-- Start of Data shown --

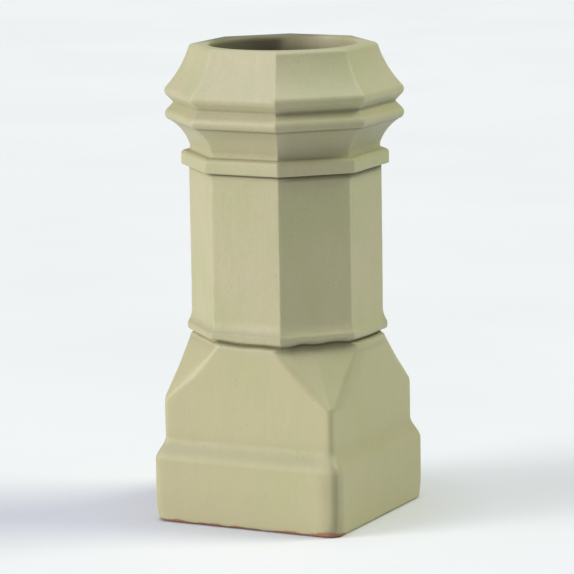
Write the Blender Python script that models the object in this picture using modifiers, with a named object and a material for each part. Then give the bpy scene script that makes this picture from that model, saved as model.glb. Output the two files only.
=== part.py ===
"""Octagonal chimney pot on a square base: one hollow piece of glazed fireclay.

The foot stands on z = 0 and the flue runs up the z axis. Sizes are in metres.
Widths are measured across opposite faces. The base keeps its height when the
overall height changes, the head hangs from the top, and the shaft fills the rest.
"""

import math

import bmesh
import bpy
from mathutils import Matrix, Vector

# Whole pot
OVERALL_HEIGHT = 0.750
FLUE_DIAMETER = 0.234
WALL = 0.025

# Square base, from the foot up
PLINTH_WIDTH = 0.324
PLINTH_HEIGHT = 0.098
OGEE_HEIGHT = 0.0375
BLOCK_WIDTH = 0.2975
BLOCK_HEIGHT = 0.0565
BROACH_HEIGHT = 0.093
SHOULDER_HEIGHT = 0.010
FOOT_ARRIS = 0.005
FOOT_CORNER_RADIUS = 0.018
FOOT_CORNER_HEIGHT = 0.040
CORNER_RADIUS = 0.005

# Foot of the shaft, whose roll is as round as the joint under it is deep
JOINT_HEIGHT = 0.010
JOINT_DEPTH = 0.011
SHAFT_ROLL_WIDTH = 0.296
SHAFT_FLARE_HEIGHT = 0.020
SHAFT_FLARE_HOLLOW = 0.0012
SHAFT_WIDTH = 0.283

# Ring and neck under the head
RING_WIDTH = 0.3055
RING_HEIGHT = 0.0235
RING_CROWN_RADIUS = 0.011
RING_ARRIS = 0.003
NECK_WIDTH = 0.280
NECK_HEIGHT = 0.0085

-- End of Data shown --

◆ Direction
Write the material out exactly, with nothing left out.

◆ Answer to this problem
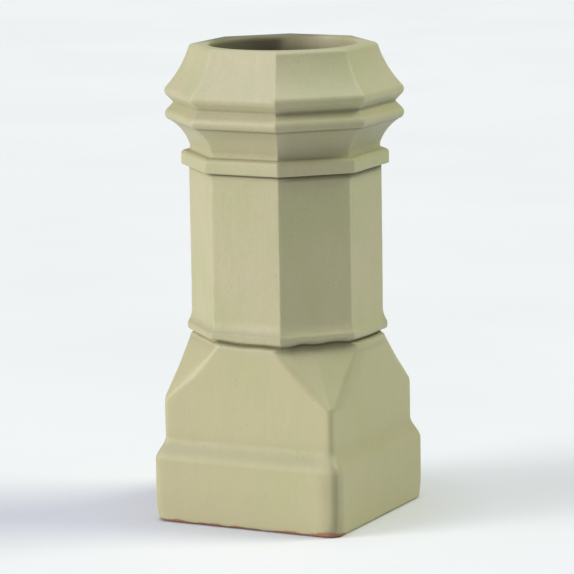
Write the Blender Python script that models the object in this picture using modifiers, with a named object and a material for each part. Then give the bpy scene script that makes this picture from that model, saved as model.glb. Output the two files only.
=== part.py ===
"""Octagonal chimney pot on a square base: one hollow piece of glazed fireclay.

The foot stands on z = 0 and the flue runs up the z axis. Sizes are in metres.
Widths are measured across opposite faces. The base keeps its height when the
overall height changes, the head hangs from the top, and the shaft fills the rest.
"""

import math

import bmesh
import bpy
from mathutils import Matrix, Vector

# Whole pot
OVERALL_HEIGHT = 0.750
FLUE_DIAMETER = 0.234
WALL = 0.025

# Square base, from the foot up
PLINTH_WIDTH = 0.324
PLINTH_HEIGHT = 0.098
OGEE_HEIGHT = 0.0375
BLOCK_WIDTH = 0.2975
BLOCK_HEIGHT = 0.0565
BROACH_HEIGHT = 0.093
SHOULDER_HEIGHT = 0.010
FOOT_ARRIS = 0.005
FOOT_CORNER_RADIUS = 0.018
FOOT_CORNER_HEIGHT = 0.040
CORNER_RADIUS = 0.005

# Foot of the shaft, whose roll is as round as the joint under it is deep
JOINT_HEIGHT = 0.010
JOINT_DEPTH = 0.011
SHAFT_ROLL_WIDTH = 0.296
SHAFT_FLARE_HEIGHT = 0.020
SHAFT_FLARE_HOLLOW = 0.0012
SHAFT_WIDTH = 0.283

# Ring and neck under the head
RING_WIDTH = 0.3055
RING_HEIGHT = 0.0235
RING_CROWN_RADIUS = 0.011
RING_ARRIS = 0.003
NECK_WIDTH = 0.280
NECK_HEIGHT = 0.0085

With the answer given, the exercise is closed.